◆ Data provided
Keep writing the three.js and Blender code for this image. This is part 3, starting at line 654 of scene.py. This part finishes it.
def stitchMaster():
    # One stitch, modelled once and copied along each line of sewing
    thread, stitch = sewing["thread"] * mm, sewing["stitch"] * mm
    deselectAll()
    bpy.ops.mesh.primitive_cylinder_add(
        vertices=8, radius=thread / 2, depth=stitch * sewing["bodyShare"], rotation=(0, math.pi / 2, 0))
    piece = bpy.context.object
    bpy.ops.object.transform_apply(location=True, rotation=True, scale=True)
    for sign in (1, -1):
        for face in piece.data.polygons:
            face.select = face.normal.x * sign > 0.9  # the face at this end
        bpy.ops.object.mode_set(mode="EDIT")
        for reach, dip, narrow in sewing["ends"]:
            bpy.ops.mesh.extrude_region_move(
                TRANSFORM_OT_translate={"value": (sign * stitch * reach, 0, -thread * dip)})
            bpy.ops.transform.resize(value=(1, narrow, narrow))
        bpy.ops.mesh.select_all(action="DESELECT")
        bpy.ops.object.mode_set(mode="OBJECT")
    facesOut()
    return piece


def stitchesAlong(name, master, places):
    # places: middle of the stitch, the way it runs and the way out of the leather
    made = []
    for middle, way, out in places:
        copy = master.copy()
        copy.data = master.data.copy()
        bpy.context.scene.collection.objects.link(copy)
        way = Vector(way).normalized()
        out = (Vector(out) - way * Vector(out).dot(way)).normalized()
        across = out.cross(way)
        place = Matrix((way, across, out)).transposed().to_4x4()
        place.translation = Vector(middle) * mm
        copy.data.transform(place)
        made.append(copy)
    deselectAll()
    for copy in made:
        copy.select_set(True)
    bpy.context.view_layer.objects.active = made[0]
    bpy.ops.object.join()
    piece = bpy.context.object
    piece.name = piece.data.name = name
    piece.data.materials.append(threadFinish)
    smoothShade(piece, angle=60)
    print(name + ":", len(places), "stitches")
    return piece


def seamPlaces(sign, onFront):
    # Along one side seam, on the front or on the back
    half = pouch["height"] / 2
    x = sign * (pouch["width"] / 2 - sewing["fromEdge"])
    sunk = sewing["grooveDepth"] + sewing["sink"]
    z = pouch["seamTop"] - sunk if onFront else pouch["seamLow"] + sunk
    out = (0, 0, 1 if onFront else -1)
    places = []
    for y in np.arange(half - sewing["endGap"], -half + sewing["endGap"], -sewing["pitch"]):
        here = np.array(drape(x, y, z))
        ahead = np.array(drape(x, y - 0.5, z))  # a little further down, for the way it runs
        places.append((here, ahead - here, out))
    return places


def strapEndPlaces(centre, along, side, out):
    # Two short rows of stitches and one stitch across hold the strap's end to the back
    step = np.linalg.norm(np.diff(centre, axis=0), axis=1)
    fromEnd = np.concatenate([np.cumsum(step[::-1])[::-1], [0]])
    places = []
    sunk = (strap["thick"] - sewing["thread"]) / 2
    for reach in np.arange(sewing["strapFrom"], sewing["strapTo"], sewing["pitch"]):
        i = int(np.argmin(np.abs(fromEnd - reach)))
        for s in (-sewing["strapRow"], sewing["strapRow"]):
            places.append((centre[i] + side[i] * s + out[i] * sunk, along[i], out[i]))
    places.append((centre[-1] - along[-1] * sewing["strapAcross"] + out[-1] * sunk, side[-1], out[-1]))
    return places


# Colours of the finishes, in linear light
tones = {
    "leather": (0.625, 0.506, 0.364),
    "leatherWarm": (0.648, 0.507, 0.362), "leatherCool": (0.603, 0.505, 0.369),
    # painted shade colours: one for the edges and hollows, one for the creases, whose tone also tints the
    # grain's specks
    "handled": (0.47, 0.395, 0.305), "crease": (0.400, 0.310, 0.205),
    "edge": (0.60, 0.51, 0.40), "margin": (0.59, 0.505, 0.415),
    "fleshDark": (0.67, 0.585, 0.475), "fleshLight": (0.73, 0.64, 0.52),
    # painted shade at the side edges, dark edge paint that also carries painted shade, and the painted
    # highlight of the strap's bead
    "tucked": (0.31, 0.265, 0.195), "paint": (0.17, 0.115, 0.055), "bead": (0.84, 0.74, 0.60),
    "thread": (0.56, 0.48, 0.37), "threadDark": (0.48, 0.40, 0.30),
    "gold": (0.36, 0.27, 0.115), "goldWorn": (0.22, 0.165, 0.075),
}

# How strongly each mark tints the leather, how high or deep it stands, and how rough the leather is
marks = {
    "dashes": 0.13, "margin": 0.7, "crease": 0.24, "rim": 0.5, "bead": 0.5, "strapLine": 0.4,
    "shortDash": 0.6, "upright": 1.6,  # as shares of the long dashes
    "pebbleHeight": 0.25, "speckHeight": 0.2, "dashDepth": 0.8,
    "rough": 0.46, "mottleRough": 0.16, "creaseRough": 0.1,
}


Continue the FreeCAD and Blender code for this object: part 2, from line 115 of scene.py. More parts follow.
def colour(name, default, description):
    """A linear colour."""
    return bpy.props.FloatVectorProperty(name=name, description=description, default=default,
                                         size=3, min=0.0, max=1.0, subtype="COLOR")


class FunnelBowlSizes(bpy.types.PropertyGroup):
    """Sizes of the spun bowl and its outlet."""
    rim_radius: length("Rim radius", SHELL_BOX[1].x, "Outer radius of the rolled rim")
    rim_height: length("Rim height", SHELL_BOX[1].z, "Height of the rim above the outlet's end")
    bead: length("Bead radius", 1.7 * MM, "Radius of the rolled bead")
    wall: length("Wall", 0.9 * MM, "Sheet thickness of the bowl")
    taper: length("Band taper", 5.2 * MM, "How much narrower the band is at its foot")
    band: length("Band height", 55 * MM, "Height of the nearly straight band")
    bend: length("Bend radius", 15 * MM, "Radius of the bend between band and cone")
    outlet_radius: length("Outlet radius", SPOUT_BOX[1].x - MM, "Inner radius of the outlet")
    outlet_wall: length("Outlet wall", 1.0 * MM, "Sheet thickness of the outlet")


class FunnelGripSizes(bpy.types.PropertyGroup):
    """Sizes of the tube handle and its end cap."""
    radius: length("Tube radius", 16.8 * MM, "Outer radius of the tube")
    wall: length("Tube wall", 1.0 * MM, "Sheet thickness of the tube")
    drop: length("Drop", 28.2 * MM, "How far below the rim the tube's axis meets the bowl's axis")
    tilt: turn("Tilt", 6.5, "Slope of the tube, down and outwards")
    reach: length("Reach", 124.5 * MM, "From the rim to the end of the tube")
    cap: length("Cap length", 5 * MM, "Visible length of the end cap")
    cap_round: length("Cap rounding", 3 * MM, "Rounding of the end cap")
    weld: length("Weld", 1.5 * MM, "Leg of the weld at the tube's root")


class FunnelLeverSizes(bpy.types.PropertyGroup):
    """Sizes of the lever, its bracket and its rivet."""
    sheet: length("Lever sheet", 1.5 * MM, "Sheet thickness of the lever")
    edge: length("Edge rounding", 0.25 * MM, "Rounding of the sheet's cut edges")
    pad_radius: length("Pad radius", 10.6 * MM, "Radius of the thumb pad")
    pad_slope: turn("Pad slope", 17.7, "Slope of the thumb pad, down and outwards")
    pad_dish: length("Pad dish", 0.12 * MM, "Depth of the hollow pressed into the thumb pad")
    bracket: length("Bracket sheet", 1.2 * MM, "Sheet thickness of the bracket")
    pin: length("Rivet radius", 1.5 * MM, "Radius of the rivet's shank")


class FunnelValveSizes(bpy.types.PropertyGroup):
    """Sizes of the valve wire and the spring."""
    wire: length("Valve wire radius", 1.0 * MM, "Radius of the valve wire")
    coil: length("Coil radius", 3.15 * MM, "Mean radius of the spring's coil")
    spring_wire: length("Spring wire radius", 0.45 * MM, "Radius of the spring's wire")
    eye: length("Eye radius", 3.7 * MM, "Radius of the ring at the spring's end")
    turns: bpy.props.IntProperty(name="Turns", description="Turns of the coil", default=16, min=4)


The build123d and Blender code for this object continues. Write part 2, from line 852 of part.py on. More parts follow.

◆ Task details
Reproduce the listing above word for word.

◆ Solution to the exercise
Keep writing the three.js and Blender code for this image. This is part 3, starting at line 654 of scene.py. This part finishes it.
def stitchMaster():
    # One stitch, modelled once and copied along each line of sewing
    thread, stitch = sewing["thread"] * mm, sewing["stitch"] * mm
    deselectAll()
    bpy.ops.mesh.primitive_cylinder_add(
        vertices=8, radius=thread / 2, depth=stitch * sewing["bodyShare"], rotation=(0, math.pi / 2, 0))
    piece = bpy.context.object
    bpy.ops.object.transform_apply(location=True, rotation=True, scale=True)
    for sign in (1, -1):
        for face in piece.data.polygons:
            face.select = face.normal.x * sign > 0.9  # the face at this end
        bpy.ops.object.mode_set(mode="EDIT")
        for reach, dip, narrow in sewing["ends"]:
            bpy.ops.mesh.extrude_region_move(
                TRANSFORM_OT_translate={"value": (sign * stitch * reach, 0, -thread * dip)})
            bpy.ops.transform.resize(value=(1, narrow, narrow))
        bpy.ops.mesh.select_all(action="DESELECT")
        bpy.ops.object.mode_set(mode="OBJECT")
    facesOut()
    return piece


def stitchesAlong(name, master, places):
    # places: middle of the stitch, the way it runs and the way out of the leather
    made = []
    for middle, way, out in places:
        copy = master.copy()
        copy.data = master.data.copy()
        bpy.context.scene.collection.objects.link(copy)
        way = Vector(way).normalized()
        out = (Vector(out) - way * Vector(out).dot(way)).normalized()
        across = out.cross(way)
        place = Matrix((way, across, out)).transposed().to_4x4()
        place.translation = Vector(middle) * mm
        copy.data.transform(place)
        made.append(copy)
    deselectAll()
    for copy in made:
        copy.select_set(True)
    bpy.context.view_layer.objects.active = made[0]
    bpy.ops.object.join()
    piece = bpy.context.object
    piece.name = piece.data.name = name
    piece.data.materials.append(threadFinish)
    smoothShade(piece, angle=60)
    print(name + ":", len(places), "stitches")
    return piece


def seamPlaces(sign, onFront):
    # Along one side seam, on the front or on the back
    half = pouch["height"] / 2
    x = sign * (pouch["width"] / 2 - sewing["fromEdge"])
    sunk = sewing["grooveDepth"] + sewing["sink"]
    z = pouch["seamTop"] - sunk if onFront else pouch["seamLow"] + sunk
    out = (0, 0, 1 if onFront else -1)
    places = []
    for y in np.arange(half - sewing["endGap"], -half + sewing["endGap"], -sewing["pitch"]):
        here = np.array(drape(x, y, z))
        ahead = np.array(drape(x, y - 0.5, z))  # a little further down, for the way it runs
        places.append((here, ahead - here, out))
    return places


def strapEndPlaces(centre, along, side, out):
    # Two short rows of stitches and one stitch across hold the strap's end to the back
    step = np.linalg.norm(np.diff(centre, axis=0), axis=1)
    fromEnd = np.concatenate([np.cumsum(step[::-1])[::-1], [0]])
    places = []
    sunk = (strap["thick"] - sewing["thread"]) / 2
    for reach in np.arange(sewing["strapFrom"], sewing["strapTo"], sewing["pitch"]):
        i = int(np.argmin(np.abs(fromEnd - reach)))
        for s in (-sewing["strapRow"], sewing["strapRow"]):
            places.append((centre[i] + side[i] * s + out[i] * sunk, along[i], out[i]))
    places.append((centre[-1] - along[-1] * sewing["strapAcross"] + out[-1] * sunk, side[-1], out[-1]))
    return places


# Colours of the finishes, in linear light
tones = {
    "leather": (0.625, 0.506, 0.364),
    "leatherWarm": (0.648, 0.507, 0.362), "leatherCool": (0.603, 0.505, 0.369),
    # painted shade colours: one for the edges and hollows, one for the creases, whose tone also tints the
    # grain's specks
    "handled": (0.47, 0.395, 0.305), "crease": (0.400, 0.310, 0.205),
    "edge": (0.60, 0.51, 0.40), "margin": (0.59, 0.505, 0.415),
    "fleshDark": (0.67, 0.585, 0.475), "fleshLight": (0.73, 0.64, 0.52),
    # painted shade at the side edges, dark edge paint that also carries painted shade, and the painted
    # highlight of the strap's bead
    "tucked": (0.31, 0.265, 0.195), "paint": (0.17, 0.115, 0.055), "bead": (0.84, 0.74, 0.60),
    "thread": (0.56, 0.48, 0.37), "threadDark": (0.48, 0.40, 0.30),
    "gold": (0.36, 0.27, 0.115), "goldWorn": (0.22, 0.165, 0.075),
}

# How strongly each mark tints the leather, how high or deep it stands, and how rough the leather is
marks = {
    "dashes": 0.13, "margin": 0.7, "crease": 0.24, "rim": 0.5, "bead": 0.5, "strapLine": 0.4,
    "shortDash": 0.6, "upright": 1.6,  # as shares of the long dashes
    "pebbleHeight": 0.25, "speckHeight": 0.2, "dashDepth": 0.8,
    "rough": 0.46, "mottleRough": 0.16, "creaseRough": 0.1,
}


Continue the FreeCAD and Blender code for this object: part 2, from line 115 of scene.py. More parts follow.
def colour(name, default, description):
    """A linear colour."""
    return bpy.props.FloatVectorProperty(name=name, description=description, default=default,
                                         size=3, min=0.0, max=1.0, subtype="COLOR")


class FunnelBowlSizes(bpy.types.PropertyGroup):
    """Sizes of the spun bowl and its outlet."""
    rim_radius: length("Rim radius", SHELL_BOX[1].x, "Outer radius of the rolled rim")
    rim_height: length("Rim height", SHELL_BOX[1].z, "Height of the rim above the outlet's end")
    bead: length("Bead radius", 1.7 * MM, "Radius of the rolled bead")
    wall: length("Wall", 0.9 * MM, "Sheet thickness of the bowl")
    taper: length("Band taper", 5.2 * MM, "How much narrower the band is at its foot")
    band: length("Band height", 55 * MM, "Height of the nearly straight band")
    bend: length("Bend radius", 15 * MM, "Radius of the bend between band and cone")
    outlet_radius: length("Outlet radius", SPOUT_BOX[1].x - MM, "Inner radius of the outlet")
    outlet_wall: length("Outlet wall", 1.0 * MM, "Sheet thickness of the outlet")


class FunnelGripSizes(bpy.types.PropertyGroup):
    """Sizes of the tube handle and its end cap."""
    radius: length("Tube radius", 16.8 * MM, "Outer radius of the tube")
    wall: length("Tube wall", 1.0 * MM, "Sheet thickness of the tube")
    drop: length("Drop", 28.2 * MM, "How far below the rim the tube's axis meets the bowl's axis")
    tilt: turn("Tilt", 6.5, "Slope of the tube, down and outwards")
    reach: length("Reach", 124.5 * MM, "From the rim to the end of the tube")
    cap: length("Cap length", 5 * MM, "Visible length of the end cap")
    cap_round: length("Cap rounding", 3 * MM, "Rounding of the end cap")
    weld: length("Weld", 1.5 * MM, "Leg of the weld at the tube's root")


class FunnelLeverSizes(bpy.types.PropertyGroup):
    """Sizes of the lever, its bracket and its rivet."""
    sheet: length("Lever sheet", 1.5 * MM, "Sheet thickness of the lever")
    edge: length("Edge rounding", 0.25 * MM, "Rounding of the sheet's cut edges")
    pad_radius: length("Pad radius", 10.6 * MM, "Radius of the thumb pad")
    pad_slope: turn("Pad slope", 17.7, "Slope of the thumb pad, down and outwards")
    pad_dish: length("Pad dish", 0.12 * MM, "Depth of the hollow pressed into the thumb pad")
    bracket: length("Bracket sheet", 1.2 * MM, "Sheet thickness of the bracket")
    pin: length("Rivet radius", 1.5 * MM, "Radius of the rivet's shank")


class FunnelValveSizes(bpy.types.PropertyGroup):
    """Sizes of the valve wire and the spring."""
    wire: length("Valve wire radius", 1.0 * MM, "Radius of the valve wire")
    coil: length("Coil radius", 3.15 * MM, "Mean radius of the spring's coil")
    spring_wire: length("Spring wire radius", 0.45 * MM, "Radius of the spring's wire")
    eye: length("Eye radius", 3.7 * MM, "Radius of the ring at the spring's end")
    turns: bpy.props.IntProperty(name="Turns", description="Turns of the coil", default=16, min=4)


The build123d and Blender code for this object continues. Write part 2, from line 852 of part.py on. More parts follow.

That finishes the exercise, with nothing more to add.